- _PROVIDED ENTRIES_:
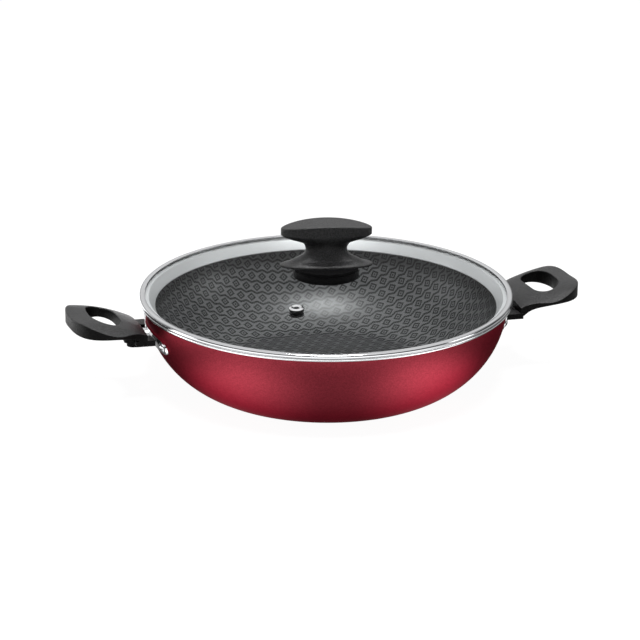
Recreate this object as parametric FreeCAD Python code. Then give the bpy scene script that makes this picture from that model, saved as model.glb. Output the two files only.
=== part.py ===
import FreeCAD, Part
import math
import os

# Shallow round-sided pan with two loop handles and a loose glass lid, in millimetres.
# Origin at the centre of the flat base, +Z up, the handles towards +X and -X.

V = FreeCAD.Vector
ORIGIN = V(0, 0, 0)
UP = V(0, 0, 1)

# Clearances
seat_gap = 0.05          # between curved faces that seat on each other
slot_gap = 0.15          # handle slot round the bracket tongue, each side
bore_gap = 0.15          # screw or stud in a plain hole, on the radius
thread_gap = 0.05        # screw in its nut or insert, on the radius
strap_gap = 0.4          # handle cheeks short of the bracket strap
rivet_gap = 0.1          # rivet heads off the bracket strap
half_turn = 180.0        # from the right handle's place to the left one's

# Pan, one pressed aluminium shell
pan_height = 71.5
side_r = 143.6           # widest outside radius of the side
foot_r = 95.0            # where the side's one arc would meet the base plane
wall = 2.2
floor_t = 3.0
lip_w = 3.9              # lip beyond the side
lip_edge_r = 0.9         # also how far below the lip's top the side stands upright
lip_bend_r = 3.0
base_blend_r = 26.0
groove_count = 4         # turned rings in the bare underside
groove_inner_r = 24.0
groove_pitch = 17.0
groove_w = 3.0
groove_depth = 0.5

# Bracket: a strap riveted to the side, with a slit tongue welded square to its middle
strap_t = 1.5
strap_h = 12.1
strap_drop = 15.7        # top of the strap below the top of the lip
rivet_angle = 14.4       # each side of the handle's middle
stud_r = 2.5
rivet_head_r = 3.9
rivet_head_h = 1.9
tongue_t = 1.5
tongue_w = 24.0
tongue_drop = 20.8       # top of the tongue below the top of the lip
tongue_len = 13.6        # this and the next lengths are measured outward from root_x
slit_w = 5.2
slit_len = 3.8

# Handle, moulded phenolic, drawn along +X outward from root_x
root_out = 3.4           # root_x beyond the side
handle_turn = 8.0        # the loop is turned about root_x, its fixing isn't
neck_out = 3.6
neck_half_w = 25.6
tip_out = 58.7
grip_out = 33.0          # station of the values that follow
grip_drop = 1.2          # crest of the top face below the top of the lip
grip_rise = 0.18         # outward climb of the crest, mm per mm
grip_bow = 6.1           # drop of the crest one span away
grip_span = 30.0
crown = 1.74             # sideways drop of the top face one span out, as y squared
crown_slope = -4.5       # change of the crown per span outward
crown_bend = -2.9
shoulder = 2.6           # sideways drop that grows as y to the fourth
handle_edge_r = 0.9
patch_steps = 8          # stations each way through which the top face is drawn
outline_points = [(58.1, 12.5), (53.2, 25.3), (41.0, 33.6), (25.5, 34.6), (14.0, 29.0)]
hole_points = [(43.6, 0.0), (42.6, 11.0), (37.5, 19.4), (29.0, 21.5), (22.6, 16.0), (20.8, 6.0)]
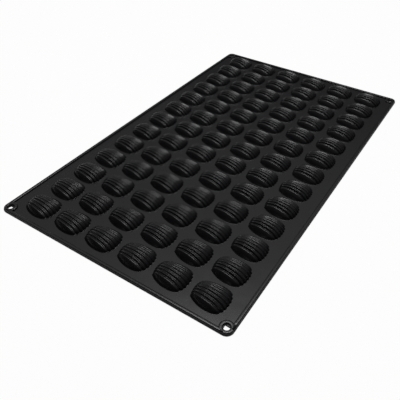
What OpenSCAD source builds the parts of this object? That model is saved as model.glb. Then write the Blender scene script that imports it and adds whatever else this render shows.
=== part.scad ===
// Flexible baking mould for small shell cakes, lying with its cups upwards.
// X is the short side, Y the long side, Z up from the open face at zero.

/* [Sheet] */
// short side of the sheet
sheet_w = 325; // [292:1:450]
// long side of the sheet
sheet_l = 530; // [470:1:650]
// thickness of the sheet
sheet_t = 2.4; // [1.6:0.1:4]
// radius of the sheet's corners, also the inset of the hanging holes
corner_r = 8.5; // [7.5:0.1:12]
// distance from a long edge of the sheet to the cups
side_margin = 19.5; // [16:0.1:25]
// distance from a short edge of the sheet to the cups
end_margin = 14.65; // [14:0.05:20]

/* [Cups] */
// cups in one row
row_cups = 6; // [2:1:6]
// length of a cup at its base
cup_l = 42; // [35:0.5:46]
// width of a cup at its base
cup_w = 31.5; // [27:0.5:35]
// height of a cup's crest above the open face
cup_top = 13.8; // [10:0.1:18]
// wall of a cup
cup_wall = 1.8; // [1.5:0.1:2.5]
// how far the mouth in the sheet stays inside the foot of a cup
mouth_in = 1.75; // [1:0.05:2.5]

/* [Ridges] */
// number of ridges on a cup
ridges = 7; // [5:2:7]
// angle between the middle ridges
ridge_step = 2.36; // [2:0.02:2.6]
// how much closer the outer ridges stand together
crowding = 0.0106; // [0:0.001:0.015]
// distance from the middle of a cup back to the point the ridges fan out from
fan_back = 100; // [90:1:120]
// fall of a ridge's side, per millimetre sideways
ridge_fall = 0.48; // [0.3:0.02:0.6]
// how far the widest place lies towards the broad end
wide_x = 5; // [3:0.5:7]
// radius of the blunt narrow end, seen from above
nose_r = 25; // [20:1:40]
// lean of the wall at the narrow end, per millimetre of height
nose_lean = 0.35; // [0.1:0.05:0.6]
// number of flutes inside a cup
hollow_flutes = 7; // [3:2:7]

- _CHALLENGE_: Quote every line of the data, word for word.

- _WRITTEN RESPONSE_:
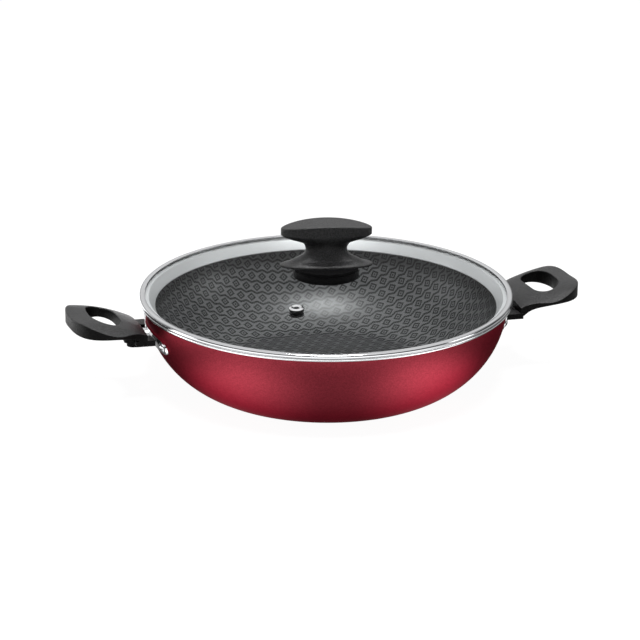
Recreate this object as parametric FreeCAD Python code. Then give the bpy scene script that makes this picture from that model, saved as model.glb. Output the two files only.
=== part.py ===
import FreeCAD, Part
import math
import os

# Shallow round-sided pan with two loop handles and a loose glass lid, in millimetres.
# Origin at the centre of the flat base, +Z up, the handles towards +X and -X.

V = FreeCAD.Vector
ORIGIN = V(0, 0, 0)
UP = V(0, 0, 1)

# Clearances
seat_gap = 0.05          # between curved faces that seat on each other
slot_gap = 0.15          # handle slot round the bracket tongue, each side
bore_gap = 0.15          # screw or stud in a plain hole, on the radius
thread_gap = 0.05        # screw in its nut or insert, on the radius
strap_gap = 0.4          # handle cheeks short of the bracket strap
rivet_gap = 0.1          # rivet heads off the bracket strap
half_turn = 180.0        # from the right handle's place to the left one's

# Pan, one pressed aluminium shell
pan_height = 71.5
side_r = 143.6           # widest outside radius of the side
foot_r = 95.0            # where the side's one arc would meet the base plane
wall = 2.2
floor_t = 3.0
lip_w = 3.9              # lip beyond the side
lip_edge_r = 0.9         # also how far below the lip's top the side stands upright
lip_bend_r = 3.0
base_blend_r = 26.0
groove_count = 4         # turned rings in the bare underside
groove_inner_r = 24.0
groove_pitch = 17.0
groove_w = 3.0
groove_depth = 0.5

# Bracket: a strap riveted to the side, with a slit tongue welded square to its middle
strap_t = 1.5
strap_h = 12.1
strap_drop = 15.7        # top of the strap below the top of the lip
rivet_angle = 14.4       # each side of the handle's middle
stud_r = 2.5
rivet_head_r = 3.9
rivet_head_h = 1.9
tongue_t = 1.5
tongue_w = 24.0
tongue_drop = 20.8       # top of the tongue below the top of the lip
tongue_len = 13.6        # this and the next lengths are measured outward from root_x
slit_w = 5.2
slit_len = 3.8

# Handle, moulded phenolic, drawn along +X outward from root_x
root_out = 3.4           # root_x beyond the side
handle_turn = 8.0        # the loop is turned about root_x, its fixing isn't
neck_out = 3.6
neck_half_w = 25.6
tip_out = 58.7
grip_out = 33.0          # station of the values that follow
grip_drop = 1.2          # crest of the top face below the top of the lip
grip_rise = 0.18         # outward climb of the crest, mm per mm
grip_bow = 6.1           # drop of the crest one span away
grip_span = 30.0
crown = 1.74             # sideways drop of the top face one span out, as y squared
crown_slope = -4.5       # change of the crown per span outward
crown_bend = -2.9
shoulder = 2.6           # sideways drop that grows as y to the fourth
handle_edge_r = 0.9
patch_steps = 8          # stations each way through which the top face is drawn
outline_points = [(58.1, 12.5), (53.2, 25.3), (41.0, 33.6), (25.5, 34.6), (14.0, 29.0)]
hole_points = [(43.6, 0.0), (42.6, 11.0), (37.5, 19.4), (29.0, 21.5), (22.6, 16.0), (20.8, 6.0)]
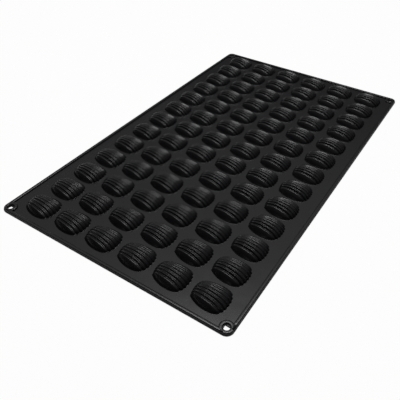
What OpenSCAD source builds the parts of this object? That model is saved as model.glb. Then write the Blender scene script that imports it and adds whatever else this render shows.
=== part.scad ===
// Flexible baking mould for small shell cakes, lying with its cups upwards.
// X is the short side, Y the long side, Z up from the open face at zero.

/* [Sheet] */
// short side of the sheet
sheet_w = 325; // [292:1:450]
// long side of the sheet
sheet_l = 530; // [470:1:650]
// thickness of the sheet
sheet_t = 2.4; // [1.6:0.1:4]
// radius of the sheet's corners, also the inset of the hanging holes
corner_r = 8.5; // [7.5:0.1:12]
// distance from a long edge of the sheet to the cups
side_margin = 19.5; // [16:0.1:25]
// distance from a short edge of the sheet to the cups
end_margin = 14.65; // [14:0.05:20]

/* [Cups] */
// cups in one row
row_cups = 6; // [2:1:6]
// length of a cup at its base
cup_l = 42; // [35:0.5:46]
// width of a cup at its base
cup_w = 31.5; // [27:0.5:35]
// height of a cup's crest above the open face
cup_top = 13.8; // [10:0.1:18]
// wall of a cup
cup_wall = 1.8; // [1.5:0.1:2.5]
// how far the mouth in the sheet stays inside the foot of a cup
mouth_in = 1.75; // [1:0.05:2.5]

/* [Ridges] */
// number of ridges on a cup
ridges = 7; // [5:2:7]
// angle between the middle ridges
ridge_step = 2.36; // [2:0.02:2.6]
// how much closer the outer ridges stand together
crowding = 0.0106; // [0:0.001:0.015]
// distance from the middle of a cup back to the point the ridges fan out from
fan_back = 100; // [90:1:120]
// fall of a ridge's side, per millimetre sideways
ridge_fall = 0.48; // [0.3:0.02:0.6]
// how far the widest place lies towards the broad end
wide_x = 5; // [3:0.5:7]
// radius of the blunt narrow end, seen from above
nose_r = 25; // [20:1:40]
// lean of the wall at the narrow end, per millimetre of height
nose_lean = 0.35; // [0.1:0.05:0.6]
// number of flutes inside a cup
hollow_flutes = 7; // [3:2:7]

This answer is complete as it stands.